Wie geschrieben steht: ‘Wie lieblich sind die Füsse derer, die das Evangelium des Friedens verkündigen, die das Evangelium des Guten verkündigen!’»  (Römerbrief 10,13 –15

 

Jesus Christus wurde mit zwei Verbrechern gekreuzigt. Sehen wir den einen, wie er Jesus Christus am Kreuz verhöhnt? Der andere Verbrecher aber steht zu seiner Schuld und wendet sich damit an Jesus Christus. Vermutlich keucht er mühsam die Worte hervor in seinem Todesringen am Kreuz:

 

«Der andere aber antwortete, tadelte ihn und sprach:

‘Fürchtest auch du Gott nicht, da du doch in dem gleichen Gericht bist?

Und wir gerechterweise, denn wir empfangen, was unsere Taten wert sind;

Dieser aber hat nichts Unrechtes getan!

Und er sprach zu Jesus:

Herr, gedenke meiner, wenn du in deiner Königsherrschaft kommst!

Und Jesus sprach zu ihm: Wahrlich, ich sage dir: Heute wirst du mit mir im Paradies sein!’»
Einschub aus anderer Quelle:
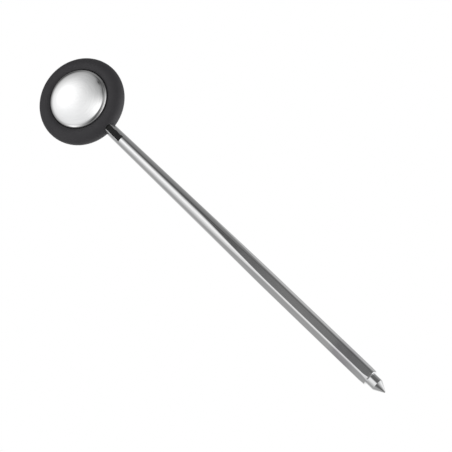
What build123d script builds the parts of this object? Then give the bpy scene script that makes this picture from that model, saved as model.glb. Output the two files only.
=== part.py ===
from build123d import *
import os

# Reflex hammer of the Babinski pattern: a rubber ring on a domed disc, screwed on a tapering hexagonal
# handle.
# The origin is the centre of the disc, in the middle of the ring's thickness.
# +Z is the disc's axis, out of its domed face.  +X runs along the handle, from the head to the point.

# Rubber ring: a round section, cut off inside by the lips that grip the disc's flange
RING_OUTER_R = 21.65
RING_SECTION_R = 4.5
RING_LIP_R = 14.9
LIP_ROUNDING = 0.35

# Disc: a flange held in the ring's groove, a domed button in front and a flat boss behind
FLANGE_R = 18.0
FLANGE_HALF = 2.8
FLANGE_EDGE = 0.4
DOME_R = 14.8
DOME_SHOULDER_Z = 5.1
DOME_TOP_Z = 7.1
SHOULDER_ROUNDING = 2.4
BOSS_R = 14.0
BOSS_Z = -3.9
BOSS_ROUNDING = 0.6

# Threads, drawn plain: the stud at its major diameter, the hole a running clearance wider
STUD_R = 2.0
STUD_LENGTH = 9.4
SCREW_CLEARANCE = 0.05
SOCKET_DEPTH = 10.0
REAR_SOCKET_DEPTH = 7.0
SOCKET_MOUTH = 0.5
RELIEF_R = 1.6
RELIEF_LENGTH = 0.9

# Handle: a hexagonal bar with its corners taken off, turned to a 1:50 taper that leaves it round near
# the head
HEX_ACROSS_FLATS = 7.2
HEX_CORNER_R = 4.0
HEX_CLOCKING = 15.5
NECK_X = 22.4
NECK_DIAMETER = 5.8
TAPER = 1 / 50
BORE_CLEARANCE = 0.06
SPANNER_FLATS = 5.0
SPANNER_START_X = 19.6
SPANNER_END_X = 30.5
FLATS_START_DEPTH = 0.01
NOSE_CHAMFER_LENGTH = 3.0
NOSE_CHAMFER_DROP = 0.2
END_BREAK = 0.15
HANDLE_END_X = 194.8

# Point: a short round stub and a cone with a blunted tip, on a threaded shank
POINT_R = 2.8
STUB_LENGTH = 4.3
TIP_X = 203.7
TIP_BLUNT_R = 0.25
TIP_ROUNDING = 0.2
SHANK_R = 1.5
SHANK_LENGTH = 6.4
SHANK_CHAMFER = 0.3
SHANK_HOLE_DEPTH = 7.0

# Cutting shapes run this far past what they cut, and edges are found to within this distance
CUT_MARGIN = 1.0
FOUND_WITHIN = 0.01


def turned_about_z(points):
    """Solid of revolution about Z from an outline of (radius, z) points."""
    return revolve(Plane.XZ * make_face(Polyline(*points, close=True)), axis=Axis.Z)


def turned_about_x(points):
    """Solid of revolution about X from an outline of (x, radius) points."""
    return revolve(make_face(Polyline(*points, close=True)), axis=Axis.X)


def circles_at(part, radius, height):
    """The circular edges about Z that have this radius and height."""
    circles = part.edges().filter_by(GeomType.CIRCLE)
    return circles.filter_by(
        lambda edge: abs(edge.radius - radius) < FOUND_WITHIN
        and abs(edge.arc_center.Z - height) < FOUND_WITHIN)


def taper_radius(x):
    """Radius of the handle's taper at a distance x from the disc's centre."""
    return (NECK_DIAMETER + (x - NECK_X) * TAPER) / 2


def head_disc():
    """One turned piece: the flange, the domed button and the rear boss, with the two handle sockets."""
    body = dome_cap() + turned_about_z([
        (0, DOME_SHOULDER_Z), (0, BOSS_Z), (BOSS_R, BOSS_Z), (BOSS_R, -FLANGE_HALF),
        (FLANGE_R - FLANGE_EDGE, -FLANGE_HALF), (FLANGE_R, FLANGE_EDGE - FLANGE_HALF),
        (FLANGE_R, FLANGE_HALF - FLANGE_EDGE), (FLANGE_R - FLANGE_EDGE, FLANGE_HALF),
        (DOME_R, FLANGE_HALF), (DOME_R, DOME_SHOULDER_Z)])
    body = fillet(circles_at(body, DOME_R, DOME_SHOULDER_Z), SHOULDER_ROUNDING)
    body = fillet(circles_at(body, BOSS_R, BOSS_Z), BOSS_ROUNDING)
    return body - radial_socket() - rear_socket()


def dome_cap():
    """The spherical crown above the button's shoulder."""
    rise = DOME_TOP_Z - DOME_SHOULDER_Z
    sphere_r = (DOME_R ** 2 + rise ** 2) / (2 * rise)
    ball = Pos(0, 0, DOME_TOP_Z - sphere_r) * Sphere(sphere_r)
    keep = Pos(0, 0, DOME_SHOULDER_Z) * Cylinder(
        DOME_R + CUT_MARGIN, rise + CUT_MARGIN, align=(Align.CENTER, Align.CENTER, Align.MIN))
    return ball & keep


def radial_socket():
    """Threaded hole in the flange's rim, along +X, with a countersunk mouth."""
    hole_r = STUD_R + SCREW_CLEARANCE
    return turned_about_x([
        (FLANGE_R - SOCKET_DEPTH - hole_r / 2, 0), (FLANGE_R - SOCKET_DEPTH, hole_r),
        (FLANGE_R - SOCKET_MOUTH, hole_r), (FLANGE_R, hole_r + SOCKET_MOUTH),
        (FLANGE_R + CUT_MARGIN, hole_r + SOCKET_MOUTH), (FLANGE_R + CUT_MARGIN, 0)])


def rear_socket():
    """Threaded hole in the centre of the rear boss, where the handle can stand square to the disc."""
    hole_r = STUD_R + SCREW_CLEARANCE
    return turned_about_z([
        (0, BOSS_Z - CUT_MARGIN), (hole_r + SOCKET_MOUTH, BOSS_Z - CUT_MARGIN),
        (hole_r + SOCKET_MOUTH, BOSS_Z),
        (hole_r, BOSS_Z + SOCKET_MOUTH), (hole_r, BOSS_Z + SOCKET_MOUTH + REAR_SOCKET_DEPTH),
        (0, BOSS_Z + SOCKET_MOUTH + REAR_SOCKET_DEPTH + hole_r / 2)])


def rubber_ring():
    """The striking ring, stretched over the flange, with a radial hole for the handle's neck."""
    centre_r = RING_OUTER_R - RING_SECTION_R
    section = Pos(centre_r, 0) * Circle(RING_SECTION_R)
    section -= Pos(RING_LIP_R, 0) * Rectangle(
        2 * RING_SECTION_R, 4 * RING_SECTION_R, align=(Align.MAX, Align.CENTER))
    groove_corner = FLANGE_R - FLANGE_EDGE
    groove = make_face(Polyline(
        (RING_LIP_R - CUT_MARGIN, -FLANGE_HALF), (groove_corner, -FLANGE_HALF),
        (FLANGE_R, FLANGE_EDGE - FLANGE_HALF), (FLANGE_R, FLANGE_HALF - FLANGE_EDGE),
        (groove_corner, FLANGE_HALF), (RING_LIP_R - CUT_MARGIN, FLANGE_HALF),
        close=True))
    section -= groove
    lip_tips = section.vertices().filter_by(lambda corner: corner.X < RING_LIP_R + FOUND_WITHIN)
    section = fillet(lip_tips, LIP_ROUNDING)
    ring = revolve(Plane.XZ * section, axis=Axis.Z)
    neck_hole_r = taper_radius(RING_OUTER_R) + BORE_CLEARANCE
    return ring - Pos(RING_OUTER_R, 0, 0) * Rot(0, 90, 0) * Cylinder(neck_hole_r, 2 * RING_SECTION_R)


def taper_x(radius):
    """Distance from the disc's centre at which the handle's taper reaches a radius."""
    return NECK_X + (2 * radius - NECK_DIAMETER) / TAPER


def turned_blank():
    """The handle as it leaves the lathe: stud, taper, straight end and the chamfers on its nose."""
    stud_x = FLANGE_R - STUD_LENGTH
    nose_x = HANDLE_END_X - END_BREAK
    nose_r = HEX_CORNER_R - NOSE_CHAMFER_DROP
    return turned_about_x([
        (stud_x, 0), (stud_x, RELIEF_R), (stud_x + STUD_R - RELIEF_R, STUD_R),
        (FLANGE_R - RELIEF_LENGTH, STUD_R), (FLANGE_R - RELIEF_LENGTH, RELIEF_R), (FLANGE_R, RELIEF_R),
        (FLANGE_R, taper_radius(FLANGE_R)), (taper_x(HEX_CORNER_R), HEX_CORNER_R),
        (nose_x - NOSE_CHAMFER_LENGTH, HEX_CORNER_R), (nose_x, nose_r),
        (HANDLE_END_X, nose_r - END_BREAK), (HANDLE_END_X, 0)])


def flat_cut(angle):
    """What one flat of the hexagon leaves off, its face turned from +Z towards -Y by an angle."""
    start_x = taper_x(HEX_ACROSS_FLATS / 2 + FLATS_START_DEPTH)
    block = Box(HANDLE_END_X, 4 * HEX_CORNER_R, HEX_CORNER_R, align=(Align.MIN, Align.CENTER, Align.MIN))
    return Rot(angle, 0, 0) * Pos(start_x, 0, HEX_ACROSS_FLATS / 2) * block


def spanner_cut():
    """Everything outside the two spanner flats, on the stretch beside the ring."""
    length = SPANNER_END_X - SPANNER_START_X
    width = 4 * HEX_CORNER_R
    place = Pos((SPANNER_START_X + SPANNER_END_X) / 2, 0, 0)
    return place * (Box(length, width, width) - Box(length, width, SPANNER_FLATS))


def handle():
    """Hexagonal bar turned to the taper, with the head's stud and the hole for the point's shank."""
    bar = turned_blank()
    for flat in range(6):
        bar -= flat_cut(HEX_CLOCKING + 30 + 60 * flat)
    hole_r = SHANK_R + SCREW_CLEARANCE
    shank_hole = turned_about_x([
        (HANDLE_END_X - SHANK_HOLE_DEPTH - hole_r / 2, 0), (HANDLE_END_X - SHANK_HOLE_DEPTH, hole_r),
        (HANDLE_END_X + CUT_MARGIN, hole_r), (HANDLE_END_X + CUT_MARGIN, 0)])
    return bar - spanner_cut() - shank_hole


def point():
    """The scratch point: threaded shank, round stub and blunted cone."""
    shank_x = HANDLE_END_X - SHANK_LENGTH
    cone_x = HANDLE_END_X + STUB_LENGTH
    body = turned_about_x([
        (shank_x, 0), (shank_x, SHANK_R - SHANK_CHAMFER), (shank_x + SHANK_CHAMFER, SHANK_R),
        (HANDLE_END_X, SHANK_R),
        (HANDLE_END_X, POINT_R), (cone_x, POINT_R), (TIP_X, TIP_BLUNT_R), (TIP_X, 0)])
    tip_edge = body.edges().filter_by(lambda edge: abs(edge.center().X - TIP_X) < FOUND_WITHIN)
    return fillet(tip_edge, TIP_ROUNDING)


NODES = {"head_disc": head_disc, "rubber_ring": rubber_ring, "handle": handle, "point": point}

os.makedirs("parts", exist_ok=True)
for name, make in NODES.items():
    solid = make()
    solid.label = name
    export_step(solid, f"parts/{name}.step")
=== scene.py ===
import math

import bmesh
import bpy
from mathutils import Matrix, Vector


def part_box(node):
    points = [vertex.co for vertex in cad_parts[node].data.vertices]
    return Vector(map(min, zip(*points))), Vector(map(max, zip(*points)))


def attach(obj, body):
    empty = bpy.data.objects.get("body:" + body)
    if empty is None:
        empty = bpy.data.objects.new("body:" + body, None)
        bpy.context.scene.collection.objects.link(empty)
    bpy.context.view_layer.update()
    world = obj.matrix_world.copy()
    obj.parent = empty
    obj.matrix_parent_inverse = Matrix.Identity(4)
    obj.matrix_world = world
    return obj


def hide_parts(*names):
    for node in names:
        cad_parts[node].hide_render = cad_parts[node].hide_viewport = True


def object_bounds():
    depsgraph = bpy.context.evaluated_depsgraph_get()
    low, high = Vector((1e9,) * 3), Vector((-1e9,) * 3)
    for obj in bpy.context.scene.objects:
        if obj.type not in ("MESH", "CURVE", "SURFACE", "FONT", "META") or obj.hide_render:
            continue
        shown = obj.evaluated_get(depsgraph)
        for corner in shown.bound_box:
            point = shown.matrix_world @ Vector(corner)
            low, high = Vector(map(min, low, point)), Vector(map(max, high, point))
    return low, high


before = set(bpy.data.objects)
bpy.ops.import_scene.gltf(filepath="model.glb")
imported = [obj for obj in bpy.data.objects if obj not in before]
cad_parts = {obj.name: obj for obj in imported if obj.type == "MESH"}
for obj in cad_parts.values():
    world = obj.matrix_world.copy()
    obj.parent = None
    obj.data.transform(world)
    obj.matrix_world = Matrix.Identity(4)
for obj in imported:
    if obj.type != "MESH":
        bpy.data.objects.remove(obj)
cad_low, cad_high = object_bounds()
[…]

[1] „denn es wird darin geoffenbart die Gerechtigkeit Gottes aus Glauben zum Glauben, wie geschrieben steht: ‚Der Gerechte wird aus Glauben leben‘.“ Römer 1,17: „Als Luther diesen Vers las, bewirkte er bei ihm das entscheidende Verständnis der Rechtfertigung.“ Genfer Studienbibel Seite 1830.